*Task:* Your task is to filter the data below down to the lines holding "shows".

Some records

---+---

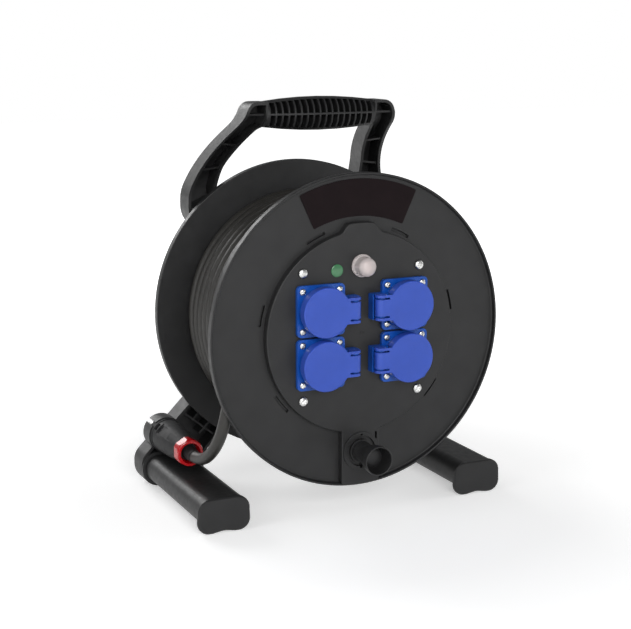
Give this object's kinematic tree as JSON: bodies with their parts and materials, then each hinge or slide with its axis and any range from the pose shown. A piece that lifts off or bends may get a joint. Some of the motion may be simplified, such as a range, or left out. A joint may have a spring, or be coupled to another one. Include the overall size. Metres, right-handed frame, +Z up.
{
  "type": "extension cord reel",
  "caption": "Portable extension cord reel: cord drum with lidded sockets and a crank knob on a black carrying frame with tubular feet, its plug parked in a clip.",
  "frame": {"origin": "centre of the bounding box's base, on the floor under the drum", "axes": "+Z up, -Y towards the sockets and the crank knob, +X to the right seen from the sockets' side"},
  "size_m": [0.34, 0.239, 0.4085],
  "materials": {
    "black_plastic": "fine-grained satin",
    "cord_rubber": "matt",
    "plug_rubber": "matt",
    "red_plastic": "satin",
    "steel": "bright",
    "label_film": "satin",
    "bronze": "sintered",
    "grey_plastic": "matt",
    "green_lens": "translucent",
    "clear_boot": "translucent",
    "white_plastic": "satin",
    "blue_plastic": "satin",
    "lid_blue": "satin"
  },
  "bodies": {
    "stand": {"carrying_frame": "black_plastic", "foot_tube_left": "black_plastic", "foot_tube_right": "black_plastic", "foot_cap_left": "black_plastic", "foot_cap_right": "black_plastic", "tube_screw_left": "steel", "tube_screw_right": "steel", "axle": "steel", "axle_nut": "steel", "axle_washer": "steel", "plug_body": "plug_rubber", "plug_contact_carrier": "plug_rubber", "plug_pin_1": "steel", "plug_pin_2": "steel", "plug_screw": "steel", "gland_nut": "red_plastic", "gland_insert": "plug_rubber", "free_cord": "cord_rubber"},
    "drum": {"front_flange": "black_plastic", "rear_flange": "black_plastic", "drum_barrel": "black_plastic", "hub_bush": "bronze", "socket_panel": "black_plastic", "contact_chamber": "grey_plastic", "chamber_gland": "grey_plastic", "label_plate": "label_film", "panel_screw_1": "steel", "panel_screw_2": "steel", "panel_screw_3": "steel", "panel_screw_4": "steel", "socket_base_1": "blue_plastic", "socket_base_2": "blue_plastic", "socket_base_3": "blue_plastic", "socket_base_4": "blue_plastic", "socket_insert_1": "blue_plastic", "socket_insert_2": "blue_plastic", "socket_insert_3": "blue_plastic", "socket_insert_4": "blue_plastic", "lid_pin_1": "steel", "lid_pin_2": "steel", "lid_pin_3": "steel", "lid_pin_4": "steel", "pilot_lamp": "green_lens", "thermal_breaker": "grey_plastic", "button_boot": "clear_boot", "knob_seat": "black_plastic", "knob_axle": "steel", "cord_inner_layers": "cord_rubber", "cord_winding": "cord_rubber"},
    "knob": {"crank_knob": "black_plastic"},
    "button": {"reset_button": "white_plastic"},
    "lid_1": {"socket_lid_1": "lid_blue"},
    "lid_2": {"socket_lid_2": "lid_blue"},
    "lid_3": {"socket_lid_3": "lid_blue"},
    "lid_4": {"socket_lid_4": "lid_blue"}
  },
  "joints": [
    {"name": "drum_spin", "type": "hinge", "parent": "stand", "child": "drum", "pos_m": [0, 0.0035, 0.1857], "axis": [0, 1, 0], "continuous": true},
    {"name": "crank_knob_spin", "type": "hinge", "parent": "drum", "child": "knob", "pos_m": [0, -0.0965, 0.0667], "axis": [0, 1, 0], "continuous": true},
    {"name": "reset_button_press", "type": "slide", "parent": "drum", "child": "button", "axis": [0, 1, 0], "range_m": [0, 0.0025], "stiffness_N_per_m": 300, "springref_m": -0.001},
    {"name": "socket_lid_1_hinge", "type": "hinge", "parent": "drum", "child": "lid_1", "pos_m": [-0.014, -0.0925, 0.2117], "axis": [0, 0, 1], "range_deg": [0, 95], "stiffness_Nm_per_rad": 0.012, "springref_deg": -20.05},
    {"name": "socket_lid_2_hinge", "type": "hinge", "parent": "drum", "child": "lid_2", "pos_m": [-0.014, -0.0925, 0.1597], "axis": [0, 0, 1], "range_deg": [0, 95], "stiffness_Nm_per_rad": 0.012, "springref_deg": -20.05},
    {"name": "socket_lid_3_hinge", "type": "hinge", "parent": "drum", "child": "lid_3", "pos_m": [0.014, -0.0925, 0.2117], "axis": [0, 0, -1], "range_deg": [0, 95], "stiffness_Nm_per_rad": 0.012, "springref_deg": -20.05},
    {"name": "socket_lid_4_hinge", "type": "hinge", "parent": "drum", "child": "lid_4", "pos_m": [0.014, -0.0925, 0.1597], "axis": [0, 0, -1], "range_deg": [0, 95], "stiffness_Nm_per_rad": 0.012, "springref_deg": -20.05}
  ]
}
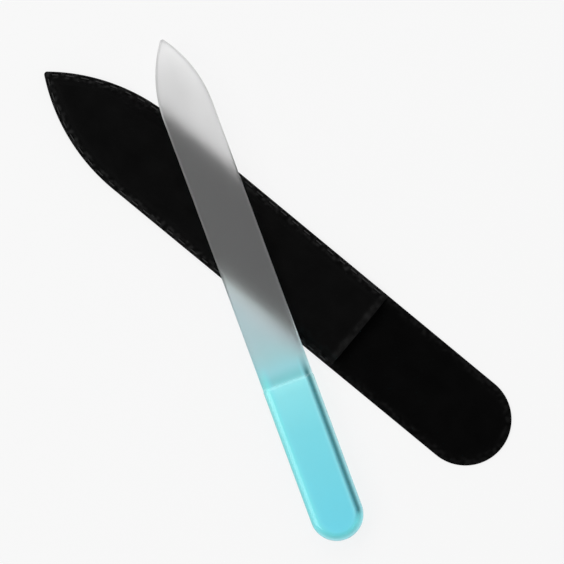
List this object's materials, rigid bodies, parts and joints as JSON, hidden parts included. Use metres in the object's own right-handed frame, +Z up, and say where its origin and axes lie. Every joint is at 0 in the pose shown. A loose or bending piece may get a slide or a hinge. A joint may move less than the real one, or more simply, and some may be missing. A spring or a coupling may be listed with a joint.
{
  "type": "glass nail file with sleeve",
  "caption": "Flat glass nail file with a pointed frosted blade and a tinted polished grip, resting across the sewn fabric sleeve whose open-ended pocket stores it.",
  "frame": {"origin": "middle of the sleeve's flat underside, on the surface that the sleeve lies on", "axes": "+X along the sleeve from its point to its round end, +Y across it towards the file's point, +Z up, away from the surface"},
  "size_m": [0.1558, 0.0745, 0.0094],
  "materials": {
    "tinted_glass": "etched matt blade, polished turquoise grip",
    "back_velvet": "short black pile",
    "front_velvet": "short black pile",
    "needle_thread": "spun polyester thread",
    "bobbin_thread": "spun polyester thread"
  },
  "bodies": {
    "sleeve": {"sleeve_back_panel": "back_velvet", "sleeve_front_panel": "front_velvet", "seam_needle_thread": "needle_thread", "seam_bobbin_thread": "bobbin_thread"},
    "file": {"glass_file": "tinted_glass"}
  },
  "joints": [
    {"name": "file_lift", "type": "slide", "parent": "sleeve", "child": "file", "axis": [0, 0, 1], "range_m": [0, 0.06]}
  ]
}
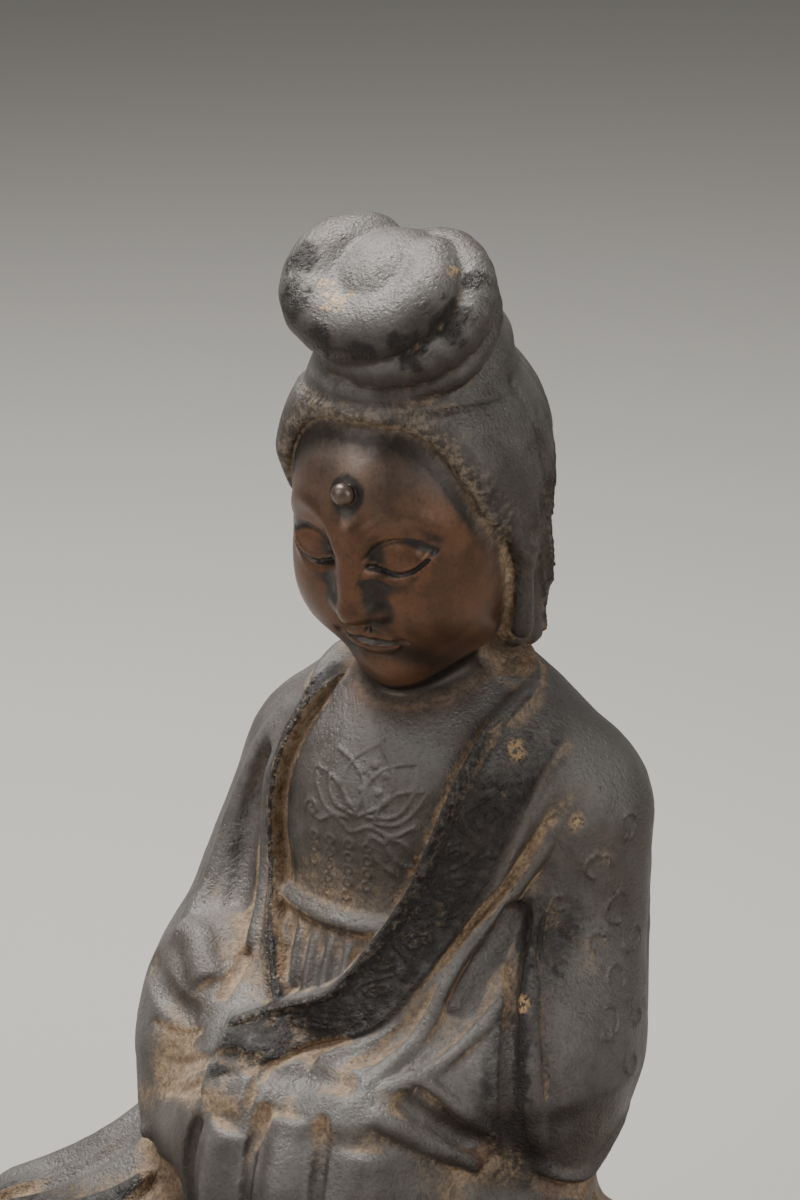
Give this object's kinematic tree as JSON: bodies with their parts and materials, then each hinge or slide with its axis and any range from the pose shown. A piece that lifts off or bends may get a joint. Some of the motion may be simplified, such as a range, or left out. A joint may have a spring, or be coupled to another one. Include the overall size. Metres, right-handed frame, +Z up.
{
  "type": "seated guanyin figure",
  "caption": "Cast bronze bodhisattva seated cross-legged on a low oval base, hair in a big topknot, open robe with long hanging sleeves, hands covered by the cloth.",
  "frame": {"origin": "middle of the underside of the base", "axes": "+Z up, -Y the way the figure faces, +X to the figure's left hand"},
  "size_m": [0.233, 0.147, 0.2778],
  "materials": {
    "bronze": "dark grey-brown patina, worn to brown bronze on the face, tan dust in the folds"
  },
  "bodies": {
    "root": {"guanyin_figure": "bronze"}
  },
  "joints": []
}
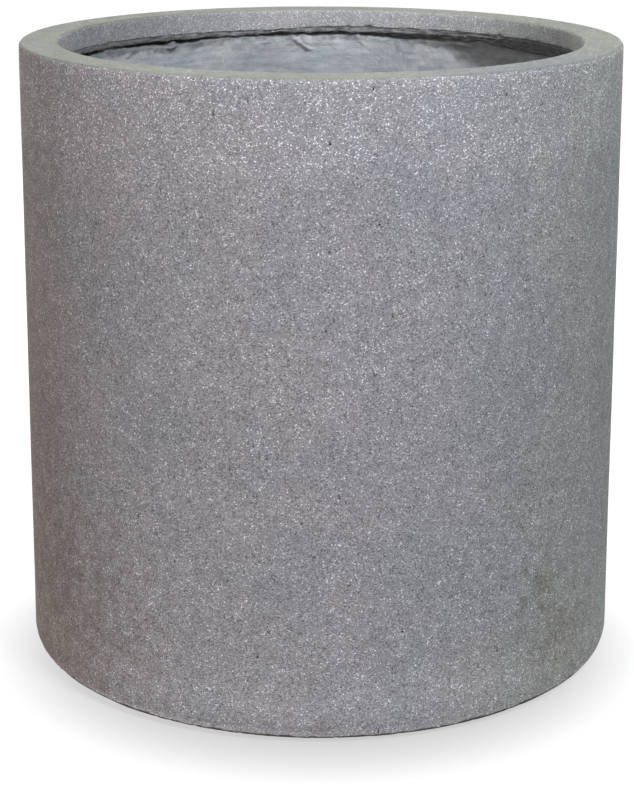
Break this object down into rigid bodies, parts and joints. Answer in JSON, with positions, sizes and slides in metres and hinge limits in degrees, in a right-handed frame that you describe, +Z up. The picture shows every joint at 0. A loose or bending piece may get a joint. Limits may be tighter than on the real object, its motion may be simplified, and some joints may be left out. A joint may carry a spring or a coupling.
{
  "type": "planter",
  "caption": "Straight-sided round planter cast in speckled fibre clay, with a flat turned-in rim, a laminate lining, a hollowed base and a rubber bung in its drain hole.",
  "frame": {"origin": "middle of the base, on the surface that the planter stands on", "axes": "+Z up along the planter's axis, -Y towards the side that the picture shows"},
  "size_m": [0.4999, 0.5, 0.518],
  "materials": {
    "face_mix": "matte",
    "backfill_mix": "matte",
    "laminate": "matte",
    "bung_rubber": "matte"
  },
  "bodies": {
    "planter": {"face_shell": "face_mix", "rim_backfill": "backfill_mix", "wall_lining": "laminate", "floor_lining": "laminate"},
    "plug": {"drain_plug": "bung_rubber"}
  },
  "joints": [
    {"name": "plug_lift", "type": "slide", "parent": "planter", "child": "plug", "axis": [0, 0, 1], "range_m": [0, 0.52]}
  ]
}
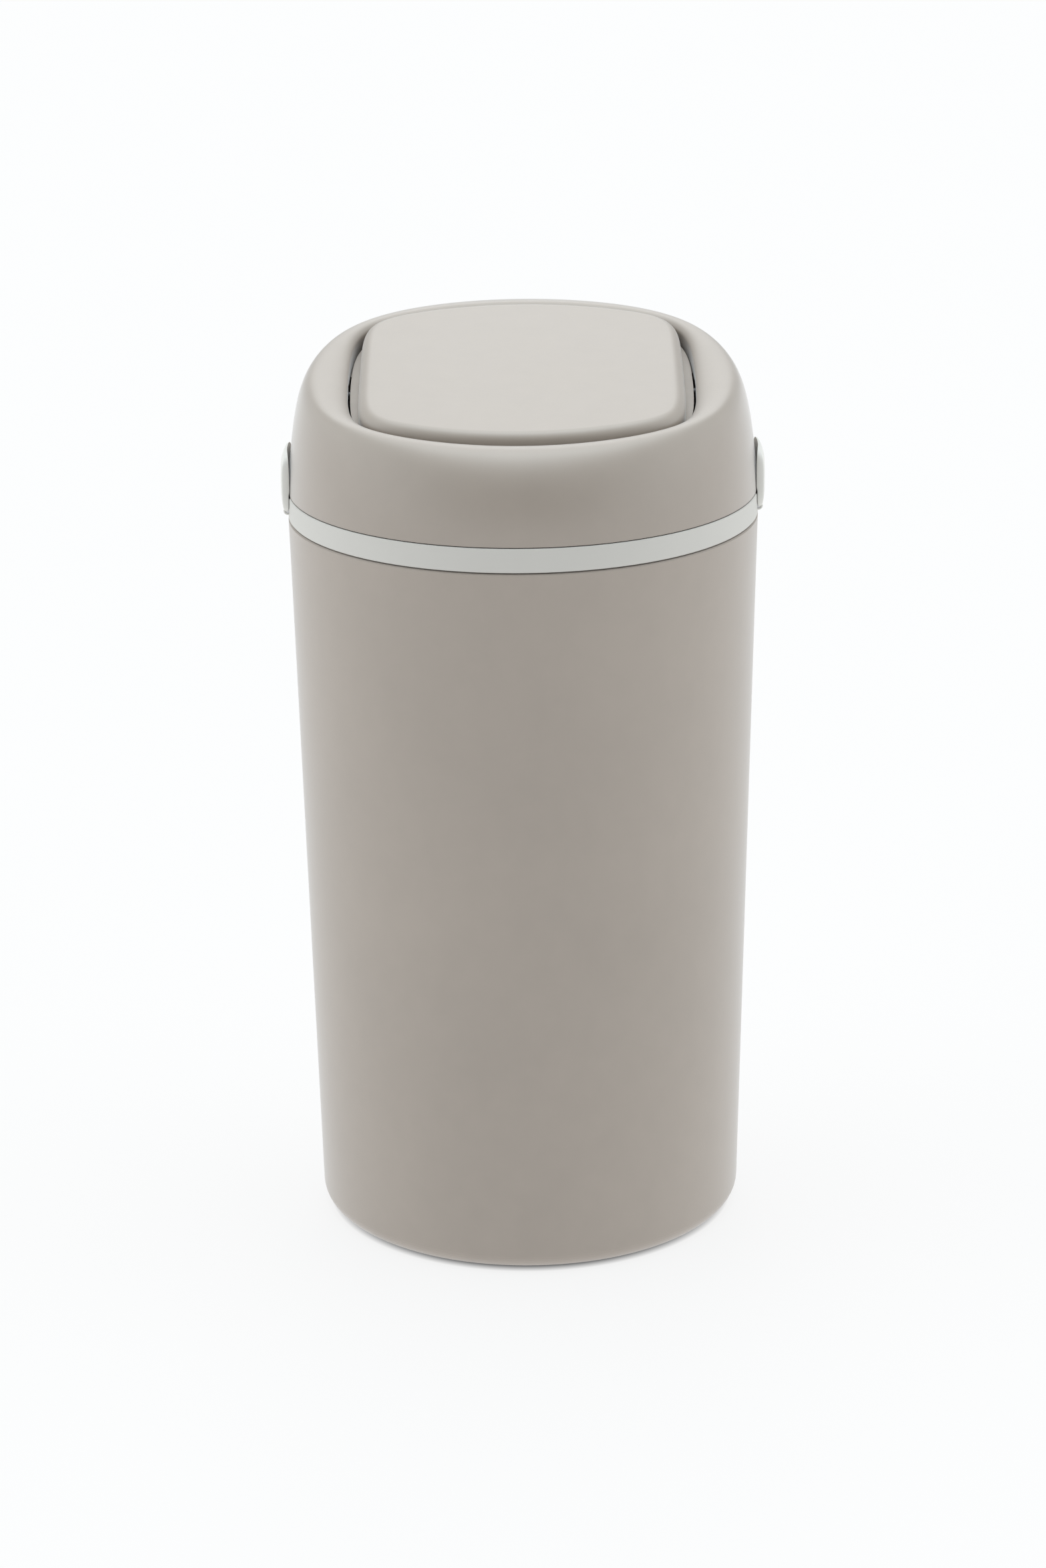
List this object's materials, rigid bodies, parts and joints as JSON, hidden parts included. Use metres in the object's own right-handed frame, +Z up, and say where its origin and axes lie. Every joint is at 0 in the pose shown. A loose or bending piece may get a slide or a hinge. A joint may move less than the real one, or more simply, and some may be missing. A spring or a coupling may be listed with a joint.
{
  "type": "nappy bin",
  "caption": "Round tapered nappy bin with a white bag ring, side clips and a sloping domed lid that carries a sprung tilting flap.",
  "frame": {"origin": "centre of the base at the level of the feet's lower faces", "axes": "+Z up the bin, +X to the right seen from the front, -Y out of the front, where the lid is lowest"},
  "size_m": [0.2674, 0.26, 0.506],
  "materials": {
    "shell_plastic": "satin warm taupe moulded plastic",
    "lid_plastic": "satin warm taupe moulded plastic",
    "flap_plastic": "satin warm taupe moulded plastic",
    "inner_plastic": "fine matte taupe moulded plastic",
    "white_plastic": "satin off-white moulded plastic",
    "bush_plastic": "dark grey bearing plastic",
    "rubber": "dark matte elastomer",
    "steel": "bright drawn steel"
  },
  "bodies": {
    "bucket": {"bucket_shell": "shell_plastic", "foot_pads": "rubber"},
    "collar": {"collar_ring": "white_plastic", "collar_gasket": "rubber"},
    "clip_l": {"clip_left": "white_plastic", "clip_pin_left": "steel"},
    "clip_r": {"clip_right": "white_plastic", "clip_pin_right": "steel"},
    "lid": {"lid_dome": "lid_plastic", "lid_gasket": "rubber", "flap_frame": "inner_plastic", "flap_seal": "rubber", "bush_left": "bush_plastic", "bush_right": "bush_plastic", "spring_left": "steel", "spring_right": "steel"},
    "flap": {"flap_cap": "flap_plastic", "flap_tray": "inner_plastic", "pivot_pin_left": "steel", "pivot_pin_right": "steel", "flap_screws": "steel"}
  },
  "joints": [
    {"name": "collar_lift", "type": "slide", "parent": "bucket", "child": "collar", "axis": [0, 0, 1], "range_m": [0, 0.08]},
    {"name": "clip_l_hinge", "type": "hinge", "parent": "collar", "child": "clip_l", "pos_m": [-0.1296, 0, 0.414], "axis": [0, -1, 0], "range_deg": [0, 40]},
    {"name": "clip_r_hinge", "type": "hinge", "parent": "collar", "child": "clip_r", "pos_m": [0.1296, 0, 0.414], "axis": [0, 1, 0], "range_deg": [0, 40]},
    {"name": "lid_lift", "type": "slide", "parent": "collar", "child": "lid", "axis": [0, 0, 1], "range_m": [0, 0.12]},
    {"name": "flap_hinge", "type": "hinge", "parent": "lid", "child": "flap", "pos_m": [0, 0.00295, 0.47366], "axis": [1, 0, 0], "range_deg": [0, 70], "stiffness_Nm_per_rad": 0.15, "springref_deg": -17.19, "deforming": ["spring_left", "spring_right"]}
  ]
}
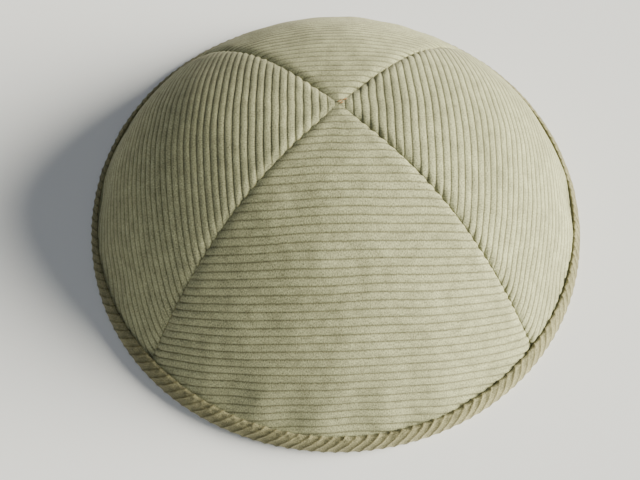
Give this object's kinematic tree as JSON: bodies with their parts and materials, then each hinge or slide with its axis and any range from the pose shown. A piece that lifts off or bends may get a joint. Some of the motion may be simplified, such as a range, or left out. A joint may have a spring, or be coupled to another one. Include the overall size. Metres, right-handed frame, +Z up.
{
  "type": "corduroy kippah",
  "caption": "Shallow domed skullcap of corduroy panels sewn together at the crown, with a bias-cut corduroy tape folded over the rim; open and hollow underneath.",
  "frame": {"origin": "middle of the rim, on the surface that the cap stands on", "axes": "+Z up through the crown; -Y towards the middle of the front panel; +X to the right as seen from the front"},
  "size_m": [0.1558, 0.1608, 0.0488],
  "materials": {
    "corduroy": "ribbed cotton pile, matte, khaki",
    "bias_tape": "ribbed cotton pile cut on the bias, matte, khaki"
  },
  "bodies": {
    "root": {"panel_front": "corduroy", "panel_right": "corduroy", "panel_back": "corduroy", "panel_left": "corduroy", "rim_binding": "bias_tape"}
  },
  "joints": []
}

---+---

*Result of the exercise:*
Break this object down into rigid bodies, parts and joints. Answer in JSON, with positions, sizes and slides in metres and hinge limits in degrees, in a right-handed frame that you describe, +Z up. The picture shows every joint at 0. A loose or bending piece may get a joint. Limits may be tighter than on the real object, its motion may be simplified, and some joints may be left out. A joint may carry a spring or a coupling.
  "frame": {"origin": "middle of the base, on the surface that the planter stands on", "axes": "+Z up along the planter's axis, -Y towards the side that the picture shows"},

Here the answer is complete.